> SOURCE MATERIAL:
-*-*-

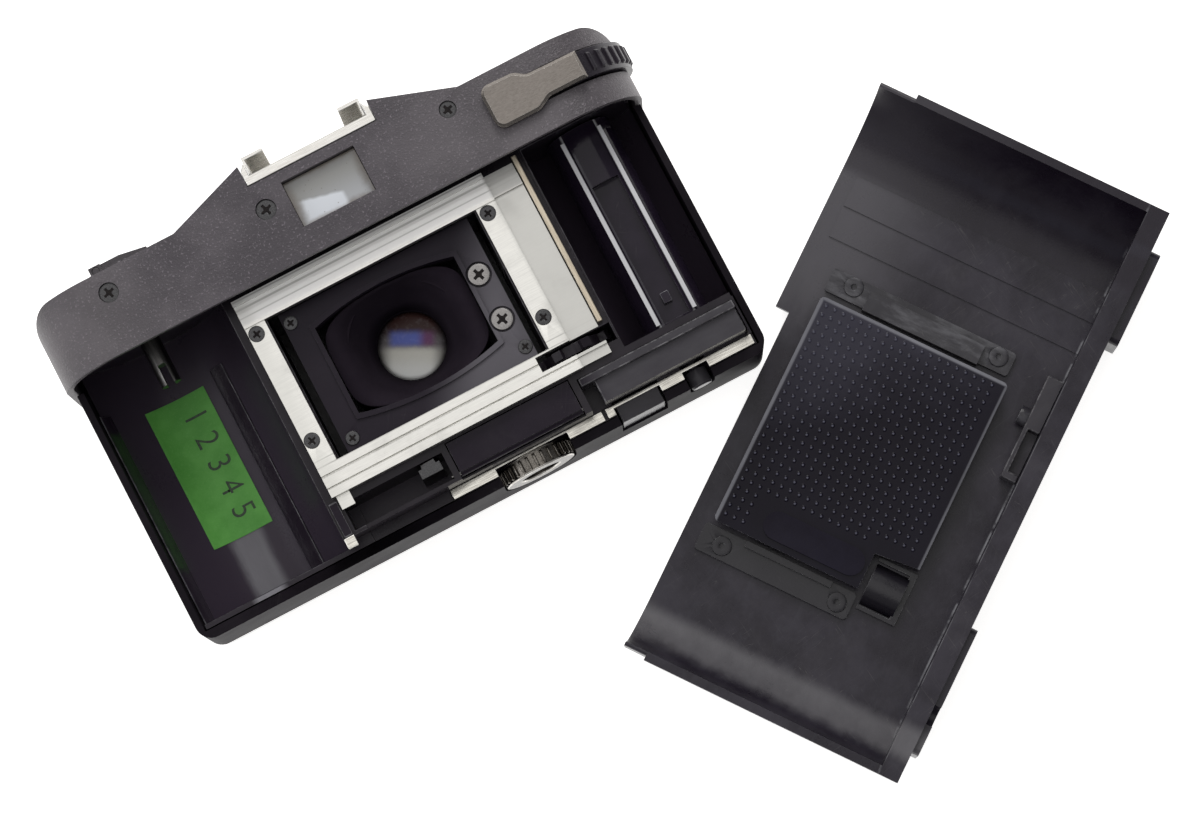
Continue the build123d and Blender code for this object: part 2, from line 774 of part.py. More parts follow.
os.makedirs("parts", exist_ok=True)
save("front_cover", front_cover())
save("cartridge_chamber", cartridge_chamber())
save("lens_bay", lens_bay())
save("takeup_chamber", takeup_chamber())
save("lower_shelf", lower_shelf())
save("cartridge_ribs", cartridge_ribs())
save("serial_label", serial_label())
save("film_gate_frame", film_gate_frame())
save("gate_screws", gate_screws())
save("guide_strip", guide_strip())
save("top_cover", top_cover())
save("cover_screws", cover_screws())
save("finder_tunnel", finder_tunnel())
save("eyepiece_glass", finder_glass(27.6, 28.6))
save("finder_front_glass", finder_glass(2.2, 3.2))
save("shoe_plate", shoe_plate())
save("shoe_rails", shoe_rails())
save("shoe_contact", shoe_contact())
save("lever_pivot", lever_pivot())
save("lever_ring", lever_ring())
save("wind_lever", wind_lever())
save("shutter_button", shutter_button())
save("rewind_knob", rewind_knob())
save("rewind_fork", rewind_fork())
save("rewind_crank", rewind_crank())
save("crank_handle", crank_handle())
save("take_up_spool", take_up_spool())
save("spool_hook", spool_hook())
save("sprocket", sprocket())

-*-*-

> EXERCISE REQUIREMENTS: From the listing above, copy every line that includes the word "parts".

> COMPLETE ANSWER:
Continue the build123d and Blender code for this object: part 2, from line 774 of part.py. More parts follow.
os.makedirs("parts", exist_ok=True)